On some rare occasions a Formula 1 driver will be shown the black flag. While this is a rare sight in modern Formula 1, it has been used in the past. So, even if you’re not a new fan you may not know what the black flag is in F1 and what it means.
The black flag in F1 is waved at drivers who have been disqualified from the race. When a driver sees a black flag waved at them, it means that they have been excluded from the race and must return to the pit lane immediately and see the stewards to discuss their actions.
Drivers are only shown the black flag if there has been a serious violation of the rules. In the majority of cases, drivers and teams know the rules well enough not to land in this kind of trouble. Below, we discuss more about the black flag in F1, and mention some notable black flagged F1 drivers.
What Happens If You Get Black Flagged In F1?
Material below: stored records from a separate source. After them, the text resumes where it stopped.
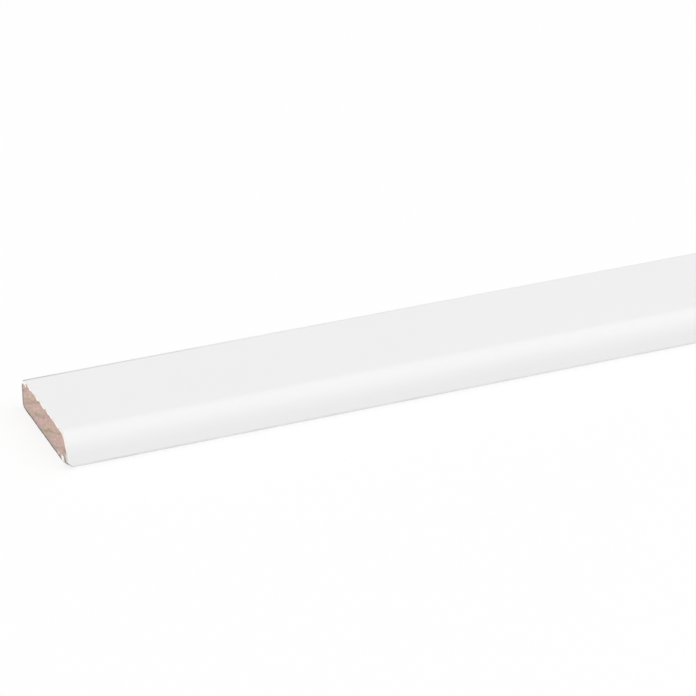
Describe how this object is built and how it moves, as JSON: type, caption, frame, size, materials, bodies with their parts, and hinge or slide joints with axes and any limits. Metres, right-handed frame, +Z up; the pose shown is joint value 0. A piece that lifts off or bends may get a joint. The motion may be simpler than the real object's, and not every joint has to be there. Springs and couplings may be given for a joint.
{
  "type": "cover moulding",
  "caption": "Straight flat trim strip of white-painted softwood with a broadly rounded front edge, for covering the joint between surfaces.",
  "frame": {"origin": "middle of the strip's flat back, on the surface that it lies on", "axes": "+X along the length, +Y towards the back edge and away from the rounded nose, +Z up through the face"},
  "size_m": [2.4, 0.033, 0.008],
  "materials": {
    "painted_softwood": "satin white paint, with bare sawn wood at the ends"
  },
  "bodies": {
    "root": {"cover_moulding": "painted_softwood"}
  },
  "joints": []
}
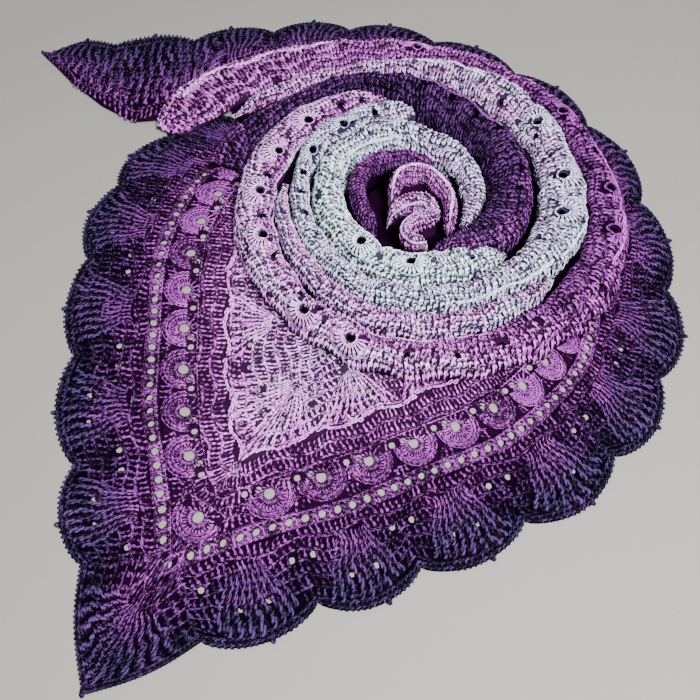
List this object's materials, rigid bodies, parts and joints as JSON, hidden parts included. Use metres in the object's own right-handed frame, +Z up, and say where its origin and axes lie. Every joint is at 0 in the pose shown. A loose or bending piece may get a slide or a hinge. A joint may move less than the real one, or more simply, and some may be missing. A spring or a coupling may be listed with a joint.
{
  "type": "crochet shawl",
  "caption": "Crochet lace shawl laid on a floor: its pointed corner lies flat and the rest is wound into a swirl of rolled folds.",
  "frame": {"origin": "centre of the laid shawl's bounding rectangle, on the floor it rests on", "axes": "+Z up from the floor, -Y towards the viewer and the shawl's flat corner, +X to the viewer's right"},
  "size_m": [0.6018, 0.6591, 0.0498],
  "materials": {
    "midnight": "dark navy and purple marled yarn, matt and slightly fuzzy",
    "purple": "deep purple marled yarn, matt and slightly fuzzy",
    "magenta": "magenta purple marled yarn, matt and slightly fuzzy",
    "mauve": "pink mauve marled yarn, matt and slightly fuzzy",
    "lavender": "pale lavender marled yarn, matt and slightly fuzzy",
    "mint": "pale blue-green marled yarn, matt and slightly fuzzy"
  },
  "bodies": {
    "root": {"corner_fan": "midnight", "border_left": "midnight", "border_front": "midnight", "border_right": "midnight", "border_back": "midnight", "tail": "midnight", "eyelet_band": "magenta", "shell_band": "magenta", "magenta_fold_right": "magenta", "fan_panel": "mauve", "pink_fold_left": "mauve", "pink_fold_front": "mauve", "pink_fold_tail": "mauve", "pink_ribbon": "mauve", "tongue_ribbon": "mauve", "lace_fold_front": "lavender", "lavender_fold_left": "lavender", "white_fold_front": "lavender", "white_fold_right": "lavender", "grey_fold_tail": "lavender", "grey_fold_inner": "mint", "mint_fold_left": "mint", "mint_fold_front": "mint", "purple_fold_inner": "purple", "purple_fold_top": "purple", "purple_ribbon": "purple", "hidden_layers": "purple"}
  },
  "joints": []
}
If you get black flagged in F1 you are disqualified. When a driver is shown the black flag during a race they must immediately return to the pits and retire from the race. They will not be classified for the race and will have the ‘DSQ’ symbol instead of their position.
If a driver decides to ignore the black flags and continue racing, further punishment can be imposed by the FIA including monetary fines and race bans. Remarkably, we have seen this happen multiple times in the past, which we’ll discuss soon.
The black flag is not used very often in F1, and in modern Formula 1 drivers always communicate with their team over the radio, so they’d easily be informed of it by their race engineer regardless of whether or not they’d seen it. It would be rare to see a driver ignore a black flag in modern Formula 1.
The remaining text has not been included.